─── Collected material ───
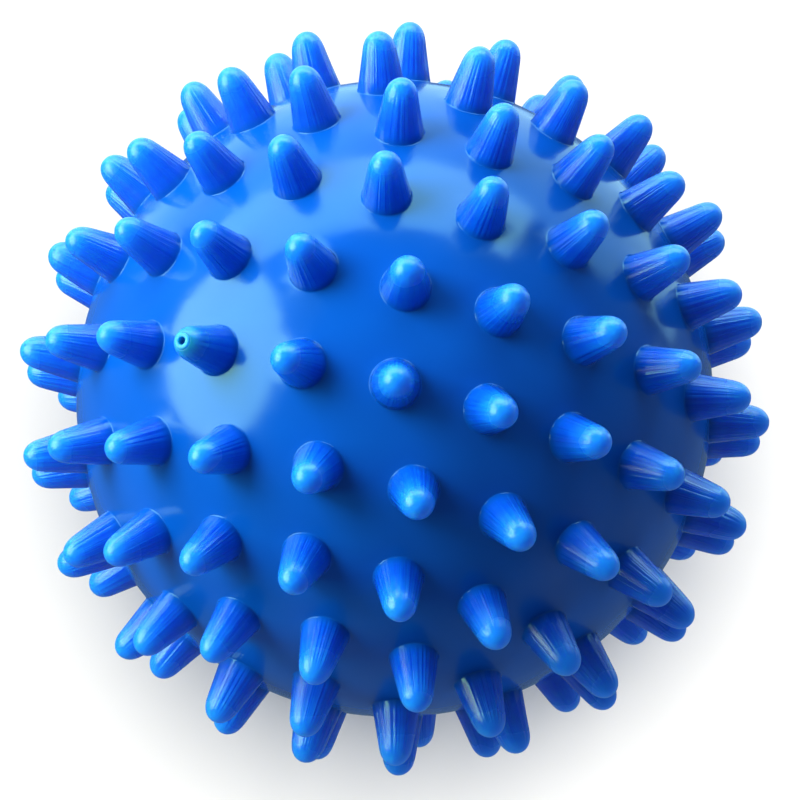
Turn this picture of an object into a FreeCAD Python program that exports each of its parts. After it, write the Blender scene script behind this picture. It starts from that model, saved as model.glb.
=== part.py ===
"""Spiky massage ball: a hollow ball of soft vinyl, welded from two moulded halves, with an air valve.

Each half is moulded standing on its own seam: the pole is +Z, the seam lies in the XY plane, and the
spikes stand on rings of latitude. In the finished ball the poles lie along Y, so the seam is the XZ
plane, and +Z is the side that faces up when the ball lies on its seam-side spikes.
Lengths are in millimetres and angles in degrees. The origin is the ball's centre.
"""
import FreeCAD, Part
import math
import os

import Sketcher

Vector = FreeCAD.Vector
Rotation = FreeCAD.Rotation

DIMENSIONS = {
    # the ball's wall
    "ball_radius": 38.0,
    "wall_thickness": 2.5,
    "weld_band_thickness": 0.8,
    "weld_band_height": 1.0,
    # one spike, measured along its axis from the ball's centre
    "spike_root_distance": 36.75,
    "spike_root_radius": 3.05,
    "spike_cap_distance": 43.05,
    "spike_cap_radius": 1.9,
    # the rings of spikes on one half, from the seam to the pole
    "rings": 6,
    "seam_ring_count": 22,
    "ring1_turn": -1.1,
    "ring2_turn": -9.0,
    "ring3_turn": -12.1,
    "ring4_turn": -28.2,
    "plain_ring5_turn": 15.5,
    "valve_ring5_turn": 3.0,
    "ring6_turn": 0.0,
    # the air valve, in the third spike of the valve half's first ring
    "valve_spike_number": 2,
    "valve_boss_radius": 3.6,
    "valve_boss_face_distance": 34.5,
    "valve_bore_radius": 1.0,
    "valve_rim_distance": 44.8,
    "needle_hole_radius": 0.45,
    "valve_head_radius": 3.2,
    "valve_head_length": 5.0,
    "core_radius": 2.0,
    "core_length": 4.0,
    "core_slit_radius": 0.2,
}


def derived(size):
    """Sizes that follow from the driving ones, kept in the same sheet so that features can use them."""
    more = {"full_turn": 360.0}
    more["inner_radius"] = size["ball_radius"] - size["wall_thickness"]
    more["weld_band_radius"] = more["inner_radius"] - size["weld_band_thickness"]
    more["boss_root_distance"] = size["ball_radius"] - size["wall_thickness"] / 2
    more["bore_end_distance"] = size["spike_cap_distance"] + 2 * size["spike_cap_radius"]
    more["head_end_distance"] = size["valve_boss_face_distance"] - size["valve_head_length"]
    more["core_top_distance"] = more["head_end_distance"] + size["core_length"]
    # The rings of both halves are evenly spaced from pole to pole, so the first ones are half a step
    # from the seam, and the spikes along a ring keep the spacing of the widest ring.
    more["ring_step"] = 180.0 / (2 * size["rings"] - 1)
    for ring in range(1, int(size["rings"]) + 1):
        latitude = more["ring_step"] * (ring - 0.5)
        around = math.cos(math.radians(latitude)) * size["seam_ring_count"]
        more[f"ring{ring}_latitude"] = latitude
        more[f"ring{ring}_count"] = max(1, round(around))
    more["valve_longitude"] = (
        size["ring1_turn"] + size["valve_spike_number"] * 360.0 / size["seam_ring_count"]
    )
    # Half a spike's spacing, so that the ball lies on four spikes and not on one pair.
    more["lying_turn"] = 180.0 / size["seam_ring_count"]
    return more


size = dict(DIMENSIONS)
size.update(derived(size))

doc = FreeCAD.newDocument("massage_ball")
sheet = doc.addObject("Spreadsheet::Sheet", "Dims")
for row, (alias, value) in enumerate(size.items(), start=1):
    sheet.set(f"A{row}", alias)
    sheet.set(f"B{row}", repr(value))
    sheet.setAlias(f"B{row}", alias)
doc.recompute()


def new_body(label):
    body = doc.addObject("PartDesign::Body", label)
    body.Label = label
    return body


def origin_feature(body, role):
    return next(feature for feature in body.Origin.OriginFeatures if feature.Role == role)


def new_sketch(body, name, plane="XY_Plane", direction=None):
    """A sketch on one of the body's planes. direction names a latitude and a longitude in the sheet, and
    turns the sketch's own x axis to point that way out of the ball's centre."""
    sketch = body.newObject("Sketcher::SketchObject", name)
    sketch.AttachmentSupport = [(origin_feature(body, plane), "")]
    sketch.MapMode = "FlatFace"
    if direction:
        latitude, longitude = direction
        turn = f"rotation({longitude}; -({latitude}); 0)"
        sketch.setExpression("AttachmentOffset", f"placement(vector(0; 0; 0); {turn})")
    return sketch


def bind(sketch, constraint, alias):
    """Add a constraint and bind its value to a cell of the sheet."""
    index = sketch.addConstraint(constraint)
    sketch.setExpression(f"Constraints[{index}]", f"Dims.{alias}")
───
Exercise aim
Make an exact copy of the data above.

Result of the exercise
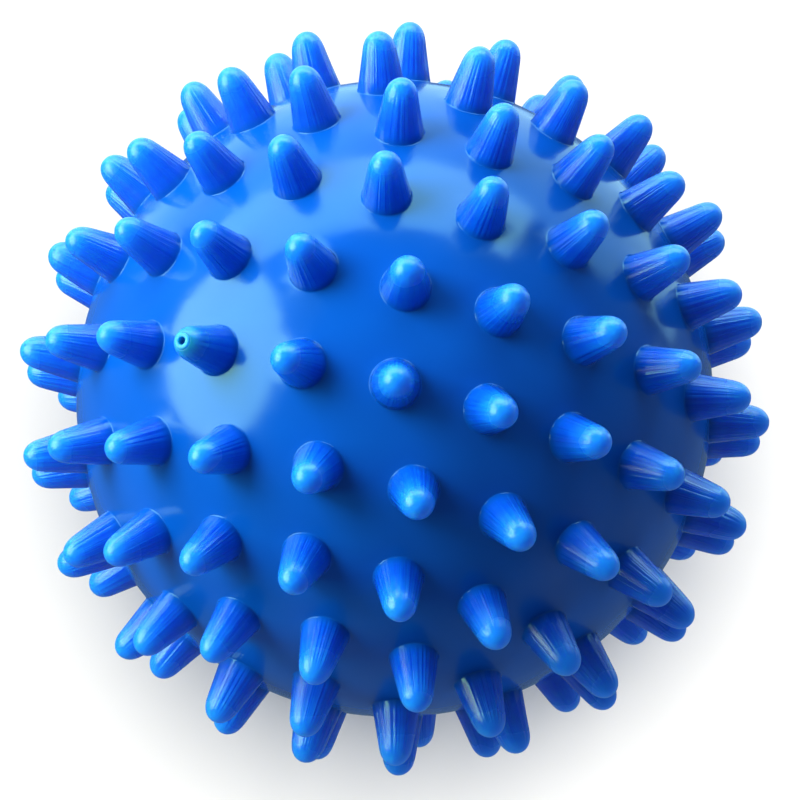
Turn this picture of an object into a FreeCAD Python program that exports each of its parts. After it, write the Blender scene script behind this picture. It starts from that model, saved as model.glb.
=== part.py ===
"""Spiky massage ball: a hollow ball of soft vinyl, welded from two moulded halves, with an air valve.

Each half is moulded standing on its own seam: the pole is +Z, the seam lies in the XY plane, and the
spikes stand on rings of latitude. In the finished ball the poles lie along Y, so the seam is the XZ
plane, and +Z is the side that faces up when the ball lies on its seam-side spikes.
Lengths are in millimetres and angles in degrees. The origin is the ball's centre.
"""
import FreeCAD, Part
import math
import os

import Sketcher

Vector = FreeCAD.Vector
Rotation = FreeCAD.Rotation

DIMENSIONS = {
    # the ball's wall
    "ball_radius": 38.0,
    "wall_thickness": 2.5,
    "weld_band_thickness": 0.8,
    "weld_band_height": 1.0,
    # one spike, measured along its axis from the ball's centre
    "spike_root_distance": 36.75,
    "spike_root_radius": 3.05,
    "spike_cap_distance": 43.05,
    "spike_cap_radius": 1.9,
    # the rings of spikes on one half, from the seam to the pole
    "rings": 6,
    "seam_ring_count": 22,
    "ring1_turn": -1.1,
    "ring2_turn": -9.0,
    "ring3_turn": -12.1,
    "ring4_turn": -28.2,
    "plain_ring5_turn": 15.5,
    "valve_ring5_turn": 3.0,
    "ring6_turn": 0.0,
    # the air valve, in the third spike of the valve half's first ring
    "valve_spike_number": 2,
    "valve_boss_radius": 3.6,
    "valve_boss_face_distance": 34.5,
    "valve_bore_radius": 1.0,
    "valve_rim_distance": 44.8,
    "needle_hole_radius": 0.45,
    "valve_head_radius": 3.2,
    "valve_head_length": 5.0,
    "core_radius": 2.0,
    "core_length": 4.0,
    "core_slit_radius": 0.2,
}


def derived(size):
    """Sizes that follow from the driving ones, kept in the same sheet so that features can use them."""
    more = {"full_turn": 360.0}
    more["inner_radius"] = size["ball_radius"] - size["wall_thickness"]
    more["weld_band_radius"] = more["inner_radius"] - size["weld_band_thickness"]
    more["boss_root_distance"] = size["ball_radius"] - size["wall_thickness"] / 2
    more["bore_end_distance"] = size["spike_cap_distance"] + 2 * size["spike_cap_radius"]
    more["head_end_distance"] = size["valve_boss_face_distance"] - size["valve_head_length"]
    more["core_top_distance"] = more["head_end_distance"] + size["core_length"]
    # The rings of both halves are evenly spaced from pole to pole, so the first ones are half a step
    # from the seam, and the spikes along a ring keep the spacing of the widest ring.
    more["ring_step"] = 180.0 / (2 * size["rings"] - 1)
    for ring in range(1, int(size["rings"]) + 1):
        latitude = more["ring_step"] * (ring - 0.5)
        around = math.cos(math.radians(latitude)) * size["seam_ring_count"]
        more[f"ring{ring}_latitude"] = latitude
        more[f"ring{ring}_count"] = max(1, round(around))
    more["valve_longitude"] = (
        size["ring1_turn"] + size["valve_spike_number"] * 360.0 / size["seam_ring_count"]
    )
    # Half a spike's spacing, so that the ball lies on four spikes and not on one pair.
    more["lying_turn"] = 180.0 / size["seam_ring_count"]
    return more


size = dict(DIMENSIONS)
size.update(derived(size))

doc = FreeCAD.newDocument("massage_ball")
sheet = doc.addObject("Spreadsheet::Sheet", "Dims")
for row, (alias, value) in enumerate(size.items(), start=1):
    sheet.set(f"A{row}", alias)
    sheet.set(f"B{row}", repr(value))
    sheet.setAlias(f"B{row}", alias)
doc.recompute()


def new_body(label):
    body = doc.addObject("PartDesign::Body", label)
    body.Label = label
    return body


def origin_feature(body, role):
    return next(feature for feature in body.Origin.OriginFeatures if feature.Role == role)


def new_sketch(body, name, plane="XY_Plane", direction=None):
    """A sketch on one of the body's planes. direction names a latitude and a longitude in the sheet, and
    turns the sketch's own x axis to point that way out of the ball's centre."""
    sketch = body.newObject("Sketcher::SketchObject", name)
    sketch.AttachmentSupport = [(origin_feature(body, plane), "")]
    sketch.MapMode = "FlatFace"
    if direction:
        latitude, longitude = direction
        turn = f"rotation({longitude}; -({latitude}); 0)"
        sketch.setExpression("AttachmentOffset", f"placement(vector(0; 0; 0); {turn})")
    return sketch


def bind(sketch, constraint, alias):
    """Add a constraint and bind its value to a cell of the sheet."""
    index = sketch.addConstraint(constraint)
    sketch.setExpression(f"Constraints[{index}]", f"Dims.{alias}")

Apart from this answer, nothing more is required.